The author seems to assume that a CS degree is meant to teach you to write software. (E.g., "how exactly do you write software if you don't start with small working primitives (like unit tested classes, PLT scheme modules, or a PHP library script)? Isn't taking a complex problem and breaking it down into testable/reliable chunks a fundamental principal of writing software?") But who said anything about writing software? Certainly many CS grads do go on to write a fair amount of it, but it's hardly the only goal of the curriculum, especially at a place like MIT, where a CS grad is as likely to go on to a career in research as in programming.

The priorities here seem frankly bizarre; the author derides learning about "electricity whizzing through CPUs", but the principles governing how CPUs work are way more core to computer science than is unit testing, which is more of an industry best-practice than a deep principle.

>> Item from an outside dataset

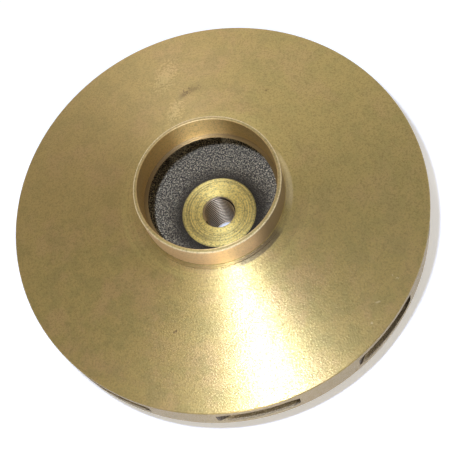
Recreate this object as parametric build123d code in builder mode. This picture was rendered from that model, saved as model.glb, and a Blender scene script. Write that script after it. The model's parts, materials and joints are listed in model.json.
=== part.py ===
from build123d import *
from math import atan2, cos, degrees, exp, log, radians, sin, sqrt
import os

os.makedirs("parts", exist_ok=True)

# Closed centrifugal pump impeller: one bronze sand casting, turned on its outer
# faces, neck and hub, with the cast waterways left rough inside.
# Millimetres.  +Z runs up the shaft axis to the suction eye.  The origin is the
# centre of the hub's back face, on which the impeller lies.

# ---- hub and shaft thread ----
hub_length = 22.2          # back face to front face
hub_front_d = 25.4         # turned front face inside the eye
hub_back_d = 30.0          # boss behind the back shroud
thread_major_d = 11.11     # 7/16-20 UNF shaft thread, at its full diameter
thread_mouth_chamfer = 0.4

# ---- shrouds and outlet ----
impeller_d = 140.0
back_stand = 14.1          # boss standing out behind the back shroud
back_edge = 2.75           # back shroud at the rim
outlet_width = 7.5         # waterway at the rim
front_edge = 2.75          # front shroud at the rim
front_rise = 7.3           # front face rises this much from rim to neck
ceiling_rise = 5.75        # waterway roof rises this much from rim to neck

# ---- neck and eye ----
neck_d = 48.0
neck_height = 11.1         # above the front face at the neck
neck_wall = 1.25           # round the turned eye
eye_bore_depth = 10.1      # from the neck's top face to its shoulder
eye_ledge = 1.45           # shoulder down to the cast opening
eye_lip_flare = 5.0        # cast lip flaring outwards into the waterways
neck_step = 1.1            # small turned shoulder round the neck's foot
neck_step_height = 0.4

# ---- vanes ----
vane_count = 9
vane_wrap = 105.5          # degrees from nose to rim, outwards and clockwise from the eye side
vane_nose_circle_d = 58.4  # circle through the centres of the rounded noses
vane_nose_thickness = 3.2
vane_rim_thickness = 9.0
vane_swell = 1.5           # how late along its run a vane thickens
vane_arcs = 3              # tangent arcs in each side of a vane, nose to rim
waterway_corner = 1.2      # cast corners where vanes meet shrouds

# ---- finishing ----
dish_centre_above_hub = 2.05   # centre of the floor's sweep up to the hub
boss_root = 3.0            # boss into the back shroud
rim_chamfer = 0.3
neck_chamfer = 0.35
neck_step_chamfer = 0.15
hub_front_chamfer = 0.4
boss_chamfer = 1.0

# ---- sizes that follow ----
impeller_r = impeller_d / 2
neck_r = neck_d / 2
eye_bore_r = neck_r - neck_wall
eye_cast_r = eye_bore_r - eye_ledge
hub_front_r = hub_front_d / 2
hub_back_r = hub_back_d / 2
floor_z = back_stand + back_edge
outlet_roof_z = floor_z + outlet_width
rim_front_z = outlet_roof_z + front_edge
neck_foot_z = rim_front_z + front_rise
neck_top_z = neck_foot_z + neck_height
eye_shoulder_z = neck_top_z - eye_bore_depth
overrun = 6.0              # cutting shapes run past the faces they cut
front_slope = front_rise / (impeller_r - neck_r)
ceiling_slope = ceiling_rise / (impeller_r - neck_r)


def front_face_z(radius):
    """Height of the turned conical front face."""
    return rim_front_z + front_slope * (impeller_r - radius)


def ceiling_z(radius):
    """Height of the waterways' conical roof."""
    return outlet_roof_z + ceiling_slope * (impeller_r - radius)


# ---- vane plan: arcs along a log spiral, with a thickness that swells towards the rim ----
vane_nose_r = vane_nose_circle_d / 2
vane_nose_angle = vane_wrap - 180 / vane_count
spiral_rate = log(impeller_r / vane_nose_r)
spiral_lean = atan2(radians(vane_wrap), spiral_rate)
vane_run_past = log((impeller_r + overrun + vane_rim_thickness) / vane_nose_r) / spiral_rate
vane_stations = [step / vane_arcs for step in range(vane_arcs + 1)] + [vane_run_past]


def vane_heading(run):
    """Direction, in degrees, in which the vane's middle line runs outwards."""
    return vane_nose_angle - vane_wrap * run - degrees(spiral_lean)


def vane_middle(run):
    """Middle line of a vane; run is 0 at the nose and 1 at the rim."""
    radius = vane_nose_r * exp(spiral_rate * run)
    angle = radians(vane_nose_angle - vane_wrap * run)
    return Vector(radius * cos(angle), radius * sin(angle))


def vane_side(run, side):
    """Point on one side (+1 or -1) of a vane."""
    swell = (vane_rim_thickness - vane_nose_thickness) * run**vane_swell
    half = side * (vane_nose_thickness + swell) / 2
    heading = radians(vane_heading(run))
    return vane_middle(run) + Vector(-half * sin(heading), half * cos(heading))


def vane_direction(run):
    """Unit vector along a vane's middle line."""
    heading = radians(vane_heading(run))
    return Vector(cos(heading), sin(heading))


with BuildSketch() as vane_plan:
    with BuildLine():
        nose_corners = []
        rim_corners = []
        for side in (1, -1):
            arc = TangentArc(
                vane_side(0, side), vane_side(vane_stations[1], side), tangent=vane_direction(0)
            )
            nose_corners.append(arc @ 0)
            for run in vane_stations[2:]:
                arc = TangentArc(arc @ 1, vane_side(run, side), tangent=arc % 1)
            rim_corners.append(arc @ 1)
        nose_tip = vane_middle(0) - vane_direction(0) * (vane_nose_thickness / 2)
        ThreePointArc(nose_corners[0], nose_tip, nose_corners[1])
        Line(rim_corners[0], rim_corners[1])
    make_face()

# ---- the waterways: what the sand core fills, from the eye out past the rim ----
hub_shoulder_z = hub_length - hub_front_chamfer
dish_centre_z = hub_shoulder_z + dish_centre_above_hub
floor_dish_radius = dish_centre_z - floor_z
dish_run = sqrt(floor_dish_radius**2 - dish_centre_above_hub**2)
dish_foot_r = hub_front_r + dish_run
dish_middle_x = dish_foot_r - floor_dish_radius * sin(radians(45))
dish_middle_z = dish_centre_z - floor_dish_radius * cos(radians(45))
core_r = impeller_r + overrun

with BuildPart() as waterways:
    # the section is turned from mid-way between two noses, so its seam meets no nose
    with BuildSketch(Plane.XZ.rotated((0, 0, vane_nose_angle + 180 / vane_count))) as core_section:
        with BuildLine():
            core_edge = Polyline(
                (dish_foot_r, floor_z),
                (core_r, floor_z),
                (core_r, ceiling_z(core_r)),
                (eye_cast_r, ceiling_z(eye_cast_r)),
                (eye_cast_r, eye_shoulder_z + overrun),
                (0, eye_shoulder_z + overrun),
                (0, hub_length),
                (hub_front_r - hub_front_chamfer, hub_length),
                (hub_front_r, hub_shoulder_z),
            )
            ThreePointArc(core_edge @ 1, (dish_middle_x, dish_middle_z), core_edge @ 0)
        make_face()
        lip_corner = core_section.vertices().sort_by_distance((eye_cast_r, ceiling_z(eye_cast_r)))[0]
        chamfer(lip_corner, length=eye_lip_flare)
    revolve(axis=Axis.Z)

    # the vanes stand in the core as gaps between its fingers
    with BuildSketch(Plane.XY.offset(floor_z - overrun)):
        with PolarLocations(0, vane_count):
            add(vane_plan.sketch)
    extrude(amount=eye_shoulder_z - floor_z + overrun, mode=Mode.SUBTRACT)

    # cast corners: vane sides and noses run into floor and roof
    vane_edges = waterways.edges(Select.LAST).filter_by(GeomType.LINE, reverse=True)
    vane_corners = vane_edges.filter_by(
        lambda edge: (edge @ 0.5).cross(Axis.Z.direction).length < impeller_r
    )
    chamfer(vane_corners, length=waterway_corner)

# ---- the casting: turned outside, less the waterways ----
step_r = neck_r + neck_step
step_top_z = front_face_z(step_r) + neck_step_height

with BuildPart() as impeller:
    with BuildSketch(Plane.XZ) as blank_section:
        with BuildLine():
            Polyline(
                (0, 0),
                (hub_back_r, 0),
                (hub_back_r, back_stand),
                (impeller_r, back_stand),
                (impeller_r, rim_front_z),
                (step_r, front_face_z(step_r)),
                (step_r, step_top_z),
                (neck_r, step_top_z),
                (neck_r, neck_top_z),
                (0, neck_top_z),
                close=True,
            )
        make_face()
        for corner, length in (
            ((hub_back_r, back_stand), boss_root),
            ((hub_back_r, 0), boss_chamfer),
            ((impeller_r, back_stand), rim_chamfer),
            ((impeller_r, rim_front_z), rim_chamfer),
            ((step_r, step_top_z), neck_step_chamfer),
            ((neck_r, neck_top_z), neck_chamfer),
        ):
            chamfer(blank_section.vertices().sort_by_distance(corner)[0], length=length)
    revolve(axis=Axis.Z)
    add(waterways.part, mode=Mode.SUBTRACT)

    # turned eye, down to a shoulder in the cast opening
    with Locations((0, 0, neck_top_z)):
        CounterBoreHole(
            radius=thread_major_d / 2,
            counter_bore_radius=eye_bore_r,
            counter_bore_depth=eye_bore_depth,
        )
    hub_mouths = impeller.edges().filter_by(GeomType.CIRCLE).filter_by(
        lambda edge: abs(edge.radius - thread_major_d / 2) < 0.01
    )
    chamfer(hub_mouths, length=thread_mouth_chamfer)

impeller.part.label = "impeller"
export_step(impeller.part, "parts/impeller.step")
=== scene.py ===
import json
from math import cos, pi, radians, sin

import bpy
from mathutils import Matrix, Vector


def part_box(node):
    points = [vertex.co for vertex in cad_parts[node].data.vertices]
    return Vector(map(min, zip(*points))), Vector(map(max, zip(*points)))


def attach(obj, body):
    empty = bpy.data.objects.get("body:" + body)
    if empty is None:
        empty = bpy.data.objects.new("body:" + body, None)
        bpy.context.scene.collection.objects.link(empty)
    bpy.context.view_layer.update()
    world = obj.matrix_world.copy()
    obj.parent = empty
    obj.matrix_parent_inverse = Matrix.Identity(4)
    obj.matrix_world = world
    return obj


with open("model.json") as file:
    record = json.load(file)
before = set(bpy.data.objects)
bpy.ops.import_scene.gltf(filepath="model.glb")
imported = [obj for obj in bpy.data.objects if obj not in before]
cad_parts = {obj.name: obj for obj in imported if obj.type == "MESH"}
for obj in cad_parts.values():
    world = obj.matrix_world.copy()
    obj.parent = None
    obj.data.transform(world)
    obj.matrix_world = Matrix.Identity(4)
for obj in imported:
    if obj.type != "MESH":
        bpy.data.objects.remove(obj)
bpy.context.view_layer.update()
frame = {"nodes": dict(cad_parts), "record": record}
bpy.ops.object.select_all(action="DESELECT")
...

Looking at it another way, a full education in CS is going to have to cover everything from processor hardware to programming techniques to theoretical foundations. Intro courses at most schools have tended to focus almost exclusively on programming. The old SICP-based intro course at MIT blended programming with a taste of theory, and the new intro course sounds like it will switch to blending programming with a taste of hardware and a crash course in real-world problems like faulty and undocumented libraries. I wouldn't say that's obviously a good move, but it's not obviously wrong, and it doesn't seem any less true to the soul of computer science.